Indiana will not appeal a federal court order blocking a new law that would have banned the most common form of second-trimester abortions, Attorney General Curtis Hill announced Wednesday.
Rather than appealing the June 28 injunction against House Enrolled Act 1211, which would have banned dilation and evacuation abortion procedures in most circumstances, the Office of the Attorney General will proceed to summary judgment or trial, Hill said in a Wednesday news release.
Indiana Southern District Senior Judge Sarah Evans Barker issued the injunction three days before HEA 1211 would have gone into effect on July 1. In her 53-page order, Barker said described dilation and evacuation procedures — often referred to as “dismemberment abortions” by abortion-rights opponents — as “the most common, safest, often most cost effective, and best understood method of second trimester abortion.”

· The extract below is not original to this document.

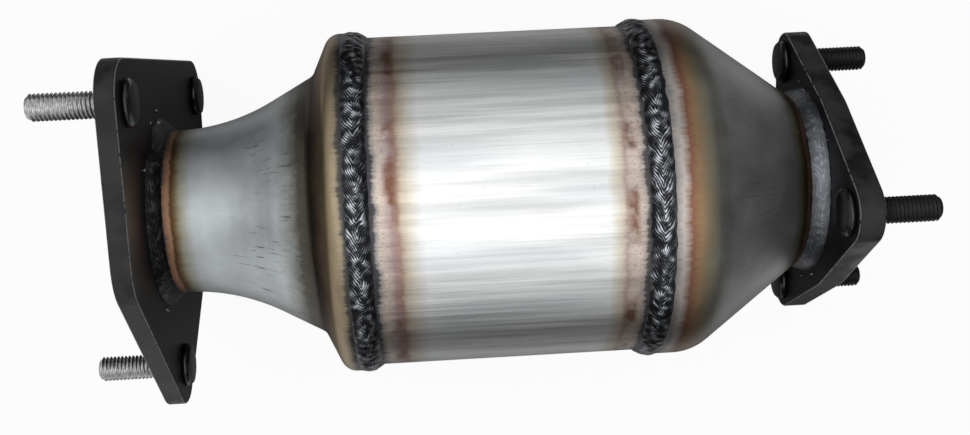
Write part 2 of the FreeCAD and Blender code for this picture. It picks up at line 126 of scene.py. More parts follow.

The law, Barker said, would require women to “resort to alternatives that are medically riskier, more costly, less reliable, and in some instances simply unavailable, while accomplishing little more than expressing hostility towards the constitutionally fundamental right of women to control their own reproductive lives.”
Under HEA 1211, physicians would be prohibited from performing D&E abortions unless the procedure was medically necessary to prevent serious risk of death to the mother. Performing a D&E abortion in violation of the law would be a Level 5 felony.

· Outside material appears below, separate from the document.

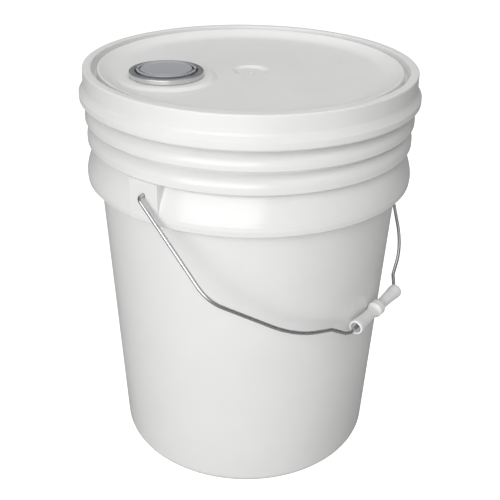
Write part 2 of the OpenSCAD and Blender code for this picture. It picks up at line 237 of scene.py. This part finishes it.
def ring_painted_light():
    """Sheet-metal ring with painted light: a dark top and a bright outer side painted as reflection, and a painted
    shadow line at the inner lip.
    """
    material, nodes, links, shader = new_material("ring_painted_light")
    coords = nodes.new("ShaderNodeTexCoord").outputs["Object"]
    wear = noise_node(nodes, links, coords, 90, 4, 0.6)
    # Painted reflection: the top faces get a dark colour and the outer side a bright one, standing in for the dark
    # surroundings and the white lid that the metal mirrors; the wear noise varies both
    top = ramp_node(nodes, links, wear, [(0.35, (0.24, 0.25, 0.26)), (0.75, (0.31, 0.32, 0.33))])
    side = ramp_node(nodes, links, wear, [(0.35, (0.62, 0.62, 0.62)), (0.75, (0.68, 0.68, 0.68))])
    split = nodes.new("ShaderNodeSeparateXYZ")
    links.new(nodes.new("ShaderNodeTexCoord").outputs["Normal"], split.inputs["Vector"])
    is_side = range_node(nodes, links, split.outputs["Z"], 0.75, 0.35, 0, 1)
    outward = nodes.new("ShaderNodeVectorMath")
    outward.operation = "MULTIPLY_ADD"
    links.new(coords, outward.inputs[0])
    outward.inputs[1].default_value = (1, 1, 0)
    outward.inputs[2].default_value = (-SPOUT_X, -SPOUT_Y, 0)
    radius = nodes.new("ShaderNodeVectorMath")
    radius.operation = "LENGTH"
    links.new(outward.outputs["Vector"], radius.inputs[0])
    is_outer = range_node(nodes, links, radius.outputs["Value"], 0.0306, 0.0316, 0, 1)
    both = nodes.new("ShaderNodeMath")
    both.operation = "MULTIPLY"
    links.new(is_side, both.inputs[0])
    links.new(is_outer, both.inputs[1])
    # Painted reflection: the face direction and the radius choose between the dark top colour and the bright side
    # colour
    painted_reflection_colour = mix_node(nodes, links, both.outputs["Value"], top, side)
    # Painted shadow: a near-black line at the ring's inner lip, where the pull tabs shade the ring top
    lip_shadow_mask = range_node(nodes, links, radius.outputs["Value"], 0.0276, 0.0284, 1, 0)
    links.new(mix_node(nodes, links, lip_shadow_mask, painted_reflection_colour, (0.05, 0.05, 0.05)), shader.inputs["Base Color"])
    shader.inputs["Metallic"].default_value = 0.6
    links.new(range_node(nodes, links, wear, 0.3, 0.7, 0.27, 0.37), shader.inputs["Roughness"])
    links.new(bump_node(nodes, links, wear, 0.00004, 0.2), shader.inputs["Normal"])
    return material


def dark_rubber():
    """Mottled black rubber of the gasket."""
    material, nodes, links, shader = new_material("dark_rubber")
    coords = nodes.new("ShaderNodeTexCoord").outputs["Object"]
    mottle = noise_node(nodes, links, coords, 300, 5, 0.7)
    colour = ramp_node(nodes, links, mottle, [(0.3, (0.02, 0.02, 0.02)), (0.7, (0.05, 0.05, 0.05))])
    links.new(colour, shader.inputs["Base Color"])
    shader.inputs["Roughness"].default_value = 0.7
    links.new(bump_node(nodes, links, mottle, 0.0001, 0.5), shader.inputs["Normal"])
    return material


def liner_foam():
    """Off-white foam with small cells."""
    material, nodes, links, shader = new_material("liner_foam")
    coords = nodes.new("ShaderNodeTexCoord").outputs["Object"]
    cells = noise_node(nodes, links, coords, 1500, 3, 0.7)
    colour = ramp_node(nodes, links, cells, [(0.3, (0.70, 0.70, 0.68)), (0.7, (0.82, 0.82, 0.80))])
    links.new(colour, shader.inputs["Base Color"])
    shader.inputs["Roughness"].default_value = 0.85
    links.new(bump_node(nodes, links, cells, 0.0002, 0.6), shader.inputs["Normal"])
    return material


MATERIALS = {
    "pail_plastic": moulded_plastic("pail_plastic", (0.84, 0.84, 0.83), (0.81, 0.81, 0.80), 0.20, 0.04),
    "lid_plastic": moulded_plastic("lid_plastic", (0.84, 0.84, 0.83), (0.80, 0.80, 0.79), 0.38, 0.15),
    "grip_plastic": moulded_plastic("grip_plastic", (0.95, 0.95, 0.94), (0.92, 0.92, 0.91), 0.30, 0.15),
    "spout_plastic": moulded_plastic("spout_plastic", (0.90, 0.90, 0.88), (0.85, 0.85, 0.83), 0.34, 0.15),
    "cap_plastic": moulded_plastic("cap_plastic", (0.42, 0.43, 0.45), (0.38, 0.39, 0.41), 0.32),
    "ring_metal": ring_painted_light(),
    "wire_steel": drawn_wire(),
    "gasket_rubber": dark_rubber(),
    "liner_foam": liner_foam(),
}
SLOT_OF = {part["node"]: part["material_slot"] for part in frame["record"]["subparts"]}


def dress_cad():
    """Gives every carried-over CAD node the material of its slot."""
    for node, obj in frame["nodes"].items():
        obj.data.materials.clear()
        obj.data.materials.append(MATERIALS[SLOT_OF[node]])


# ---------- mesh helpers ----------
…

The American Civil Liberties Union of Indiana filed a lawsuit against HEA 1211 just one day after Gov. Eric Holcomb signed it into law. In the suit, the ACLU sought injunctive and declaratory relief for alleged violations of the plaintiff’s 14th Amendment due process rights, as well as women’s rights to bodily integrity.
The ACLU brought the lawsuit on behalf of Dr. Caitlin Bernard, an Indianapolis doctor who performs abortions at area hospitals.

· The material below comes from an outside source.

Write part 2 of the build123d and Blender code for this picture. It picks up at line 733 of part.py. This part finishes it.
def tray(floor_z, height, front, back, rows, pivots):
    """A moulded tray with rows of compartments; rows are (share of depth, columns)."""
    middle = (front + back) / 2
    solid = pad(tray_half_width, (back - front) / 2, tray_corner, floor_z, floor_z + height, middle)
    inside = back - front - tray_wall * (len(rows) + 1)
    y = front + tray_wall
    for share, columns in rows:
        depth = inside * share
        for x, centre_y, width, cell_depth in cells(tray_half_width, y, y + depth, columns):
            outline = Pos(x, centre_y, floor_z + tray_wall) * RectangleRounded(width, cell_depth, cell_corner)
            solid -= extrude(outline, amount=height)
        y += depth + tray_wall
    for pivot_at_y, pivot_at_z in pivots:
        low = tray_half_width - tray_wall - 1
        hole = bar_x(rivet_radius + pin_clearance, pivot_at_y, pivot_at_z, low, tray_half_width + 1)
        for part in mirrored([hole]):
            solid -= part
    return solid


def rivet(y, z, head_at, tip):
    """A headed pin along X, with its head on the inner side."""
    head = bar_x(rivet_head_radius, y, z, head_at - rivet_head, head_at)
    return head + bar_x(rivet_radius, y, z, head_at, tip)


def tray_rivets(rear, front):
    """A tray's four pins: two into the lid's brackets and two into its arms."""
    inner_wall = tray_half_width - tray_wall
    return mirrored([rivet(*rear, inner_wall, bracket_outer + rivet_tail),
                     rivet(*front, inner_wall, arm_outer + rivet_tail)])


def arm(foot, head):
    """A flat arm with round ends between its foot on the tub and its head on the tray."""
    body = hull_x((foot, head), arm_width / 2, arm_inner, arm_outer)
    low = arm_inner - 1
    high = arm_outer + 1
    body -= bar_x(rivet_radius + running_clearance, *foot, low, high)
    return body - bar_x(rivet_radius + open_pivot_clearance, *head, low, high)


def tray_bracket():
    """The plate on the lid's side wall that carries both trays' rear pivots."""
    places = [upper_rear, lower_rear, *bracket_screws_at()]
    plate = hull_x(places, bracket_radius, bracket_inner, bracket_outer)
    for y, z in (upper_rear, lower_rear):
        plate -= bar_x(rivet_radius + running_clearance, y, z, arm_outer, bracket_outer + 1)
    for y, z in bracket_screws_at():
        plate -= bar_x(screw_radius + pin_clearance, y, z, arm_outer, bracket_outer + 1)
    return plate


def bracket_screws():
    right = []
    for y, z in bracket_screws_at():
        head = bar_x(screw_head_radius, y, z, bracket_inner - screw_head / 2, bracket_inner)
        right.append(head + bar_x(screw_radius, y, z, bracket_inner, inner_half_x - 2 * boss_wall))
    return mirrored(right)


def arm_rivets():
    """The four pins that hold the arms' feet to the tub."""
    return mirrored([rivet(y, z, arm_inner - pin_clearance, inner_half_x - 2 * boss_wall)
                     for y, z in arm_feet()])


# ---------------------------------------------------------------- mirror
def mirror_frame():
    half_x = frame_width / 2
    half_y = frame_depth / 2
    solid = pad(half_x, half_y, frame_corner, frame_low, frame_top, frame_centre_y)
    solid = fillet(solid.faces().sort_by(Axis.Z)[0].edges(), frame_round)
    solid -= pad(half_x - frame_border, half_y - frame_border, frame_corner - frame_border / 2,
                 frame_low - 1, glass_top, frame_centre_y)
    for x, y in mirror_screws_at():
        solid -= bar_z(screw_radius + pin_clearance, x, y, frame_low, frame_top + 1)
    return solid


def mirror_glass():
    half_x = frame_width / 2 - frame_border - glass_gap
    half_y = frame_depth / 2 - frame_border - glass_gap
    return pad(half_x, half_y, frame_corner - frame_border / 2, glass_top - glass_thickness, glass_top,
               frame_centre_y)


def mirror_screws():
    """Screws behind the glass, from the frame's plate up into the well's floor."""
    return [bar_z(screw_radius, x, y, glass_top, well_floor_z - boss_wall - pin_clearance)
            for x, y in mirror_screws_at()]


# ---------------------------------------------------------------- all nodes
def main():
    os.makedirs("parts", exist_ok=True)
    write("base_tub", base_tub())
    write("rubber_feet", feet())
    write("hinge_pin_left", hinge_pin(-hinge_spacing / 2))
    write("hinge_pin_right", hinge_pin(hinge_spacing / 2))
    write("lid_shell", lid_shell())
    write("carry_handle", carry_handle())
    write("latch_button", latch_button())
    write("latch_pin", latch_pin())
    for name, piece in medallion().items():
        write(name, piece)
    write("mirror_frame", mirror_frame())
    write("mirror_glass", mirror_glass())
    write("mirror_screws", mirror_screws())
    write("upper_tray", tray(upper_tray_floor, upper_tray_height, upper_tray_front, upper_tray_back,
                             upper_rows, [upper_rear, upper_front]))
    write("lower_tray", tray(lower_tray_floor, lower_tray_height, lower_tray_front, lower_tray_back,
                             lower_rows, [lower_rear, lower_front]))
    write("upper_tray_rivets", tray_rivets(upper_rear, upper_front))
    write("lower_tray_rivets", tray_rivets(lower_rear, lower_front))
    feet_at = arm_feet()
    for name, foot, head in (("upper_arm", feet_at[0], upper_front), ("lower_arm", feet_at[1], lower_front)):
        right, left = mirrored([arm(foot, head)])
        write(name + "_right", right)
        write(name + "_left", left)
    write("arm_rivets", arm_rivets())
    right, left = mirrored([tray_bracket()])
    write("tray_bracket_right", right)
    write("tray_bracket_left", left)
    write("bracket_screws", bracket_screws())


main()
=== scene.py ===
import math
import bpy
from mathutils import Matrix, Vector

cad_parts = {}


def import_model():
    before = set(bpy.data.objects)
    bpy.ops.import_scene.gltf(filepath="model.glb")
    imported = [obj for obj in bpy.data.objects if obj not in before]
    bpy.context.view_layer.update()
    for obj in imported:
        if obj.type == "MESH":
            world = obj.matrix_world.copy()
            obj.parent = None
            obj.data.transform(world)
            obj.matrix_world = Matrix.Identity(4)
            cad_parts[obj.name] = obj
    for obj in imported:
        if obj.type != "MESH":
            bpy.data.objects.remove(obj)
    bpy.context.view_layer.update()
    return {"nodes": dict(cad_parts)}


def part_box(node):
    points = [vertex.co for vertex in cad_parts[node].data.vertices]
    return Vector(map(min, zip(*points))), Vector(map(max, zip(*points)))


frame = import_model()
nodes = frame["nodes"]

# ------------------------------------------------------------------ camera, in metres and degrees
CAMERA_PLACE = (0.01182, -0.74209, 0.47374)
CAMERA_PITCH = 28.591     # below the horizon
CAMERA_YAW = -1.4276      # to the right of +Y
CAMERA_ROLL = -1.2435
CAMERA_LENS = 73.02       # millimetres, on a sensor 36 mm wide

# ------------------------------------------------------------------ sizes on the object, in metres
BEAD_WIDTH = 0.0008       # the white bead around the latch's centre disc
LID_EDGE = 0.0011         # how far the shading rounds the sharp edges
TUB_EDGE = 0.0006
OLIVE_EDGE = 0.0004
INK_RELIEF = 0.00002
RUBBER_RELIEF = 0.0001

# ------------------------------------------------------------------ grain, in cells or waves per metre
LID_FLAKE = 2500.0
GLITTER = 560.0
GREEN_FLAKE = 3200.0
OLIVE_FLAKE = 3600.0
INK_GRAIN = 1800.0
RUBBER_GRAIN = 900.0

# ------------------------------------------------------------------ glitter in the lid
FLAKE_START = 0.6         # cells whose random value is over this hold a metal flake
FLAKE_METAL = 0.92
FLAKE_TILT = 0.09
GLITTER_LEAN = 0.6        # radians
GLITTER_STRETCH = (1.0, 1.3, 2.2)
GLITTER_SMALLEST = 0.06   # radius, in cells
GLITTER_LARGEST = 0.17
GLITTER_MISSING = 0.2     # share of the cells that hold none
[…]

In court filings, the parties argued over whether there were safe, viable alternatives to dilation and evacuation procedures during the second trimester of pregnancy. Barker also questioned the OAG in court about the legitimate interest the state had in requiring women to undergo “highly risky” alternative procedures.
In announcing the decision not to appeal the injunction, Hill’s office noted the United States Supreme Court recently declined to hear a case involving a similar law in Alabama that was held to be unconstitutional by a federal appellate court. Even so, Hill said five other states — Texas, Arkansas, Kentucky, Louisiana and Ohio — each have ongoing litigation regarding what he referred to in the press release as dismemberment abortions.
“I remain committed to protecting the value and dignity of fetal life by defending Indiana’s law banning this brutal and inhumane procedure,” Hill said in a statement. “At this juncture, I believe our best path forward in this case is to proceed to summary judgment as we continue to gather evidence and formulate strategy.”
HEA 1211 is the sixth Indiana abortion-related law to be blocked by federal courts in as many years. Most of those cases proceeded to appeals on the issue of injunctions, with the state finding little support at either the 7th Circuit Court of Appeals or the U.S. Supreme Court.
The 2019 case is Caitlin Bernard, M.D. v. Individual Members of the Indiana Medical Licensing Board, in their official capacities, et al., 1:19-cv-01660.